The United States District Court for the Southern District of West Virginia has held that the dishonesty exclusion in a directors, officers and trustees liability policy was not triggered by a jury's award of punitive damages based on a finding of "fraudulent" conduct because the causes of action that gave rise to the jury's verdict against the insured did not involve fraudulent or dishonest conduct.  Exec. Risk Indem., Inc. v. Charleston Area Med. Ctr., 2011 WL 1833194 (S.D. W.Va. May 12, 2011).

The insured, a medical center, was sued by a doctor after the center determined that his plan for self-funding professional liability insurance was inadequate and as a result, revoked his clinical privileges.  The doctor asserted claims for defamation and false light invasion of privacy, arguing that the insured breached a duty by communicating to others that he did not have adequate insurance, had not demonstrated the actuarial soundness of his self-insurance plan and was not qualified for clinical privileges.  He also sought punitive damages.  The jury returned a verdict against the insured.  The first section of the verdict form indicated the jury's finding in favor the doctor; in the second section, the jury awarded $5 million in compensatory damages; in the third section, the jury awarded $20 million in punitive damages based on a finding of "fraudulent, malicious, oppressive, wanton, willful, or reckless conduct"; and the fourth section indicated the jury's finding that the insured had acted in "bad faith, vexatiously, wantonly, or for oppressive reasons."  The parties ultimately settled for $11.5 million.

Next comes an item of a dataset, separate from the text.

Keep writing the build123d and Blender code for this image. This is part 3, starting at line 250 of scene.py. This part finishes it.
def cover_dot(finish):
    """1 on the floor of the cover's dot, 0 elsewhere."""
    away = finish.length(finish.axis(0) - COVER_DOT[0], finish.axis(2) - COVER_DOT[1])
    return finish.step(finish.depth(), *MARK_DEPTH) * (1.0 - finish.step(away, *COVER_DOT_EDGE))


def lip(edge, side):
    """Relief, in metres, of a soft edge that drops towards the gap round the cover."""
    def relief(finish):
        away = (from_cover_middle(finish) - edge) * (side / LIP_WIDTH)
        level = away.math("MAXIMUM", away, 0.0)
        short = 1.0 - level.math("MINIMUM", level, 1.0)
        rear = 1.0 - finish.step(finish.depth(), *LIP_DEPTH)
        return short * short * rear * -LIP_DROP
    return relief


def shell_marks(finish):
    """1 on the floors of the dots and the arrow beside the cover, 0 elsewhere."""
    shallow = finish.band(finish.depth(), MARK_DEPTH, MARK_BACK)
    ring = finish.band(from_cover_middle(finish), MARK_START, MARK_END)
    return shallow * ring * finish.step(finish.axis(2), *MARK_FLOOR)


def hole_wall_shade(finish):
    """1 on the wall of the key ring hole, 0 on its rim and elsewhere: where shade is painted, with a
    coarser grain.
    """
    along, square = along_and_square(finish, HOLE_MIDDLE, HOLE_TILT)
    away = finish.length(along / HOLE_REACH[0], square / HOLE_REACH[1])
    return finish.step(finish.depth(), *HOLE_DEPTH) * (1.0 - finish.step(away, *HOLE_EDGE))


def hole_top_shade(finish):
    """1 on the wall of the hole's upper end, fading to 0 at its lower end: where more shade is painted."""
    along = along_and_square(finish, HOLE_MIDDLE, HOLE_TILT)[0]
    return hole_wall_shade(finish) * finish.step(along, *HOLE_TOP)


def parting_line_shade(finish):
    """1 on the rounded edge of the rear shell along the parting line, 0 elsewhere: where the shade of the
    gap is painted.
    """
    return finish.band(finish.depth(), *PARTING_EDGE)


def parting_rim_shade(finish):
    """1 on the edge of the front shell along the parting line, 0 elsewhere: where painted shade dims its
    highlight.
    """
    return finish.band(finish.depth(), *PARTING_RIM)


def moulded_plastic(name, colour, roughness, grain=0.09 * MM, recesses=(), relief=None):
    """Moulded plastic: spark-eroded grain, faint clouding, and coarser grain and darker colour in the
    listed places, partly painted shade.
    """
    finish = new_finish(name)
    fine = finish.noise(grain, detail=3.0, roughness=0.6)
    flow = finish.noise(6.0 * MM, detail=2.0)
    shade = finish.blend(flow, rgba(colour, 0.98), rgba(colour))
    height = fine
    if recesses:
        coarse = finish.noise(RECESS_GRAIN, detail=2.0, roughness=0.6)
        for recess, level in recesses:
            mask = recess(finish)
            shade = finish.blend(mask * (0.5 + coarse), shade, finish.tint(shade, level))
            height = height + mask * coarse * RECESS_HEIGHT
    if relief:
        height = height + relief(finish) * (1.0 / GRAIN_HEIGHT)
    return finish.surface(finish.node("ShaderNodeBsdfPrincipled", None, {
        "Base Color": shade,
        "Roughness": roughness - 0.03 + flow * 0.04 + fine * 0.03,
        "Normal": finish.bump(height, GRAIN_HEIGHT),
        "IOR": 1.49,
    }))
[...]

In subsequent coverage litigation, the court addressed whether the insured's policy covered amounts paid in the settlement.  The policy covered an aggregate of $10 million of "Loss" that the insured was obligated to pay as a result of a "Claim" based on, inter alia, a "Wrongful Act," defined as "any actual or alleged error, omission, misstatement, misleading statement or breach of duty."  An endorsement added punitive damages to the definition of "Loss," capping such coverage at $5 million.  The policy also contained an exclusion for losses associated with claims brought about "by any dishonest or fraudulent act or omission."  The court rejected the argument by the insurer that the jury's findings in the third and fourth sections of the verdict form triggered the dishonest or fraudulent acts exclusion and required allocation of the settlement to account for covered and excluded losses.  The court noted that only the first section addressed the insured's liability, and that liability was based on defamation and invasion of privacy—not fraud.  The court explained that the doctor never asserted any claims predicated on fraudulent or dishonest conduct, so the jury could not have imposed liability based on such conduct.  According to the court, the wrongful conduct the doctor alleged—communicating to others about his lack of insurance, finding his self-insurance plan inadequate, and revoking his clinical privileges—did not involve fraudulent or dishonest conduct.  The court further pointed out that the third and fourth sections of the verdict form related only to the punitive damages and the attorneys' fees awards and did not alter the nature of the conduct underlying the insured's liability.  The court also concluded that an allocation was not required because the damages awarded did not involve distinct sets of covered and uncovered claims.  According to the court, both of the doctor's claims—defamation and invasion of privacy based on an alleged "breach of duty"—were covered, precluding any need for allocation.